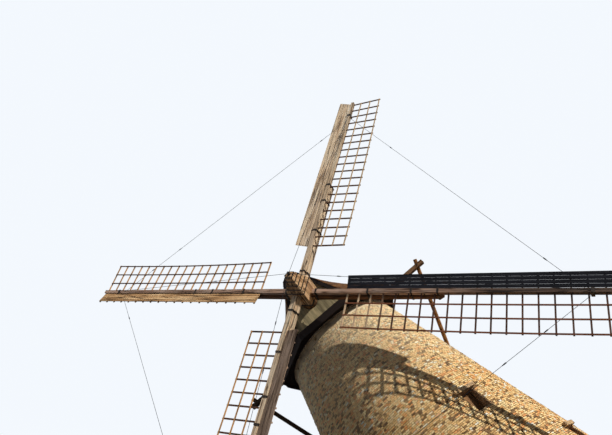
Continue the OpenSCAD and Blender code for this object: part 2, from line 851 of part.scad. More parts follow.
// An iron clamp's outline across the arm: wide round the stock, narrow round the whip
module clamp_outline(x, grow) {
  stock_y = stock_half(x - clamp_w) + seat + grow;
  whip_y = whip_half(x - clamp_w) + seat + grow;
  deep = stock_d + 2 * seat + 2 * grow;
  translate([-stock_back - seat - grow, -stock_y]) square([deep, 2 * stock_y]);
  translate([-stock_back - seat - grow, -whip_y]) square([deep + whip_d, 2 * whip_y]);
}

module clamp(k, x) {
  on_sail(k) translate([x - clamp_w / 2, 0, 0]) rotate([90, 0, 90]) rotate([0, 0, 90]) mirror([0, 1, 0])
    difference() {
      linear_extrude(clamp_w) clamp_outline(x, clamp_t);
      translate([0, 0, -eps]) linear_extrude(clamp_w + 2 * eps) clamp_outline(x, 0);
    }
}

module stock_clamps() {
  color("dimgray") for (k = [0 : 3]) {
    clamp(k, poll_back + heel_clamps[k]);
    for (x = clamp_at) clamp(k, x);
  }
}

// A straight-sided strip through the points [x, y, z], with a level rectangular section
module strip(path, w, t) {
  n = len(path);
  points = [for (q = path, c = [[-1, -1], [1, -1], [1, 1], [-1, 1]])
    [q[0], q[1] + c[0] * w / 2, q[2] + c[1] * t / 2]];
  sides = [for (s = [0 : n - 2], i = [0 : 3])
    [s * 4 + i, (s + 1) * 4 + i, (s + 1) * 4 + (i + 1) % 4, s * 4 + (i + 1) % 4]];
  ends = [[0, 1, 2, 3], [for (i = [3 : -1 : 0]) (n - 1) * 4 + i]];
  polyhedron(points, concat(sides, ends), convexity = 4);
}

module lattice(k) {
  on_sail(k) union() {
    for (i = [0 : bar_count - 1]) bar_cut(i, 0);
    for (j = [1 : lath_count]) {
      w = sail_reach * j / lath_count;
      strip([for (i = [-lath_past : 1 : bar_count])
        let (s = min(i, bar_count - 1 + lath_past), a = weather(s))
          [first_bar + s * bar_pitch, -w * cos(a), -w * sin(a) + bar_t / 2]], lath_w, lath_t);
    }
  }
}

module lattice_a() { color("chocolate") lattice(0); }
module lattice_d() { color("chocolate") lattice(1); }
module lattice_c() { color("chocolate") lattice(2); }
module lattice_b() { color("chocolate") lattice(3); }

plank_w = (board_w - (plank_count - 1) * plank_gap) / plank_count;
board_start = first_bar - bar_w;
board_l = last_bar - first_bar + 2 * bar_w;

// The first plank lies parallel to the sail and clears the clamps at the whip's wide end
plank_from = whip_half(first_bar) - whip_half(last_bar) + clamp_t + plank_t * sin(board_slope) + board_gap;

module windboard(k) {
  on_sail(k) difference() {
    translate([0, whip_half(last_bar), bar_t / 2]) rotate([board_slope, 0, 0]) union() {
      for (j = [0 : plank_count - 1])
        translate([board_start, plank_from + j * (plank_w + plank_gap), 0])
          cube([board_l, plank_w, plank_t]);
      for (i = [0 : bar_count - 1])
        translate([first_bar + i * bar_pitch - bar_w / 2, -bar_stop, eps - bar_t])
          cube([bar_w, board_w + plank_from + bar_nubs[k] + bar_stop, bar_t]);
    }
    translate([0, 0, -whip_d]) linear_extrude(2 * whip_d) polygon([
      [0, -big], [whip_end + big, -big],
      [whip_end + big, whip_half(whip_end + big) + hole_gap], [0, whip_half(0) + hole_gap]
    ]);
  }
}

module windboard_a() { color("tan") windboard(0); }
module windboard_d() { color("darkslategray") windboard(1); }
module windboard_c() { color("rosybrown") windboard(2); }
module windboard_b() { color("sienna") windboard(3); }

module collar(k, grow) {
  half = whip_half(stay_at - collar_w / 2) + seat;
  reach = half + collar_t + grow;
  on_sail(k) translate([stay_at - collar_w / 2, 0, 0]) {
    translate([-grow, -reach, -whip_d / 2 - seat - collar_lug - grow])
      cube([collar_w + 2 * grow, 2 * reach, whip_d + 2 * seat + collar_lug + collar_t + 2 * grow]);
  }
}

module stay_collars() {
  color("dimgray") {
    for (k = [0 : 3]) difference() {
      collar(k, 0);
      on_sail(k) translate([0, 0, -whip_d / 2 - seat]) linear_extrude(whip_d + 2 * seat) polygon([
        [whip_start, -whip_half(whip_start) - seat], [whip_end, -whip_half(whip_end) - seat],
        [whip_end, whip_half(whip_end) + seat], [whip_start, whip_half(whip_start) + seat]
      ]);
    }
    stay_stem(0);
  }
}

module stay_stem(grow) {
  at_hub() translate([0, 0, poll_fore + seat - grow])
    cylinder(r = stem_r + grow, h = stem_l + 2 * grow, $fn = 8);
}

// A stay collar's middle, in the sails' frame
function collar_point(k, z) =
  let (b = 90 - sail_turn - 90 * k) [stay_at * cos(b), stay_at * sin(b), sail_plane[k] + z];

module front_stays() {
  color("black") difference() {
    at_hub() for (k = [0 : 3])
      pole([0, 0, poll_fore + stem_l / 2], collar_point(k, whip_d / 2 + seat + collar_t / 2), stay_r, 8);
    stay_stem(seat);
    for (k = [0 : 3]) collar(k, seat);
  }
}

module rim_stays() {
  color("black") difference() {
    at_hub() for (k = [0 : 3])
      pole(
        collar_point(k, -whip_d / 2 - collar_lug + 3 * stay_r),
        collar_point((k + 1) % 4, -whip_d / 2 - collar_lug + 3 * stay_r),
        stay_r, 8
      );
    for (k = [0 : 3]) collar(k, seat);
  }
}

wall_front_right();
wall_right();
wall_rear_right();
wall_rear_left();
wall_left();
wall_front_left();
mortar_band();
curb_ring();
ground_floor();
upper_floors();
window_frames();
window_leaves();
window_lintels();
window_sills();
door_frame();
door_leaf();
door_lintel();
cap_floor_ring();
eave_board();
front_boarding();
rear_boarding();
roof_left();
roof_right();
ridge_board();
verge_boards();
weather_beam();
tail_bearing_beam();
spreader_beam();
tail_pole();
tail_braces();
windshaft();
poll_end();
poll_bands();
stock_upper_left();
stock_upper_right();
sail_whips();
stock_clamps();
lattice_a();
lattice_b();
lattice_c();
lattice_d();
windboard_a();
windboard_b();
windboard_c();
windboard_d();
front_stays();
rim_stays();
stay_collars();
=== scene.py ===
import math
import random
import bmesh
import bpy
from mathutils import Matrix, Vector


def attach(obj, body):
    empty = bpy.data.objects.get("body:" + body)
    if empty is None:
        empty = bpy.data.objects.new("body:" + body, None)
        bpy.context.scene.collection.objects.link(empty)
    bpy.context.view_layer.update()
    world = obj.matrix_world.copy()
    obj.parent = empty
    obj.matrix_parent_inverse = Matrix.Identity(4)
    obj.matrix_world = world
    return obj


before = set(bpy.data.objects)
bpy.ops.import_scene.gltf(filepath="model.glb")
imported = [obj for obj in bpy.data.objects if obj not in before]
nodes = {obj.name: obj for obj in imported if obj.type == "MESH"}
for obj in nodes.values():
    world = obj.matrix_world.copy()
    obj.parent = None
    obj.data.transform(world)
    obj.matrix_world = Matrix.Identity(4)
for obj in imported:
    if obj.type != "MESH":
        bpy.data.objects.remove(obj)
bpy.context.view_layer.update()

# Viewpoint. Someone stands 18 m in front of the mill with their eyes 1.6 m
# above the ground and looks up at the cap, with the head leaned over.
eye = Vector((-0.5417, -17.609, 1.5738))
look_right = Vector((0.768728, 0.330025, -0.547851))
look_down = Vector((-0.626884, 0.558599, -0.543124))
look_ahead = Vector((0.126785, 0.760954, 0.636298))
camera_data = bpy.data.cameras.new("viewpoint")
camera_data.sensor_fit = "HORIZONTAL"
camera_data.sensor_width = 36.0
camera_data.lens = 30.36
camera_data.clip_end = 400.0
camera = bpy.data.objects.new("viewpoint", camera_data)
bpy.context.scene.collection.objects.link(camera)
camera.matrix_world = Matrix.Translation(eye) @ Matrix(
    (look_right, -look_down, -look_ahead)).transposed().to_4x4()
bpy.context.scene.camera = camera


# Ground and light. A pale matt floor that throws back little light, a low warm
# key light from the right (+X), where the sun stood, and a weak broad one from the left.
def wire(tree, source, target):
    tree.links.new(source, target)


def feed(tree, socket, value):
    """Gives a socket a number, a colour of three numbers or another node's output."""
    if isinstance(value, (int, float)):
        socket.default_value = value
    elif isinstance(value, tuple):
        socket.default_value = (*value, 1)
    else:
        wire(tree, value, socket)


def work_out(tree, operation, first, second=None):
    """The result of one operation on one or two values."""
    figure = tree.nodes.new("ShaderNodeMath")
    figure.operation = operation
    feed(tree, figure.inputs[0], first)
    if second is not None:
        feed(tree, figure.inputs[1], second)
    return figure.outputs[0]


def mix_colours(tree, amount, first, second, blend="MIX"):
    mixer = tree.nodes.new("ShaderNodeMix")
    mixer.data_type = "RGBA"
    mixer.blend_type = blend
    for name, value in (("Factor", amount), ("A", first), ("B", second)):
        feed(tree, mixer.inputs[name], value)
    return mixer.outputs["Result"]


floor_radius, floor_drop, floor_glow = 60.0, 0.002, 0.40
floor_felt, floor_seen = (0.20, 0.20, 0.19), (1.0, 1.0, 0.99)
ground_mesh = bmesh.new()
bmesh.ops.create_circle(ground_mesh, cap_ends=True, segments=96, radius=floor_radius,
                        matrix=Matrix.Translation((0, 0, -floor_drop)))
ground_data = bpy.data.meshes.new("ground")
ground_mesh.to_mesh(ground_data)
ground_mesh.free()
ground = bpy.data.objects.new("ground", ground_data)
bpy.context.scene.collection.objects.link(ground)
ground_paint = bpy.data.materials.new("pale_floor")
ground_paint.use_nodes = True
paint = ground_paint.node_tree
floor_shader = paint.nodes["Principled BSDF"]
floor_shader.inputs["Roughness"].default_value = 0.9
floor_shader.inputs["Emission Color"].default_value = (1, 1, 1, 1)
seen_by_camera = paint.nodes.new("ShaderNodeLightPath").outputs["Is Camera Ray"]
wire(paint, work_out(paint, "MULTIPLY", seen_by_camera, floor_glow),
     floor_shader.inputs["Emission Strength"])
wire(paint, mix_colours(paint, seen_by_camera, floor_felt, floor_seen),
     floor_shader.inputs["Base Color"])
ground_data.materials.append(ground_paint)

for lamp_name, strength, spread, toward, tint in (
        ("key_light", 3.4, 0.5, (0.925, -0.325, 0.195), (1.0, 0.96, 0.90)),
        ("fill_light", 0.10, 60.0, (-0.75, -0.60, 0.25), (0.86, 0.92, 1.0))):
    lamp = bpy.data.lights.new(lamp_name, "SUN")
    lamp.energy = strength
    lamp.angle = math.radians(spread)
    lamp.color = tint
    lamp_object = bpy.data.objects.new(lamp_name, lamp)
    bpy.context.scene.collection.objects.link(lamp_object)
    lamp_object.matrix_world = Vector(toward).to_track_quat("Z", "Y").to_matrix().to_4x4()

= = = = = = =

§ **GIVEN INSTRUCTION**
Only lines with the word "return" should be collected from the material.

§ **FULL RESPONSE**
    return obj
    return figure.outputs[0]
    return mixer.outputs["Result"]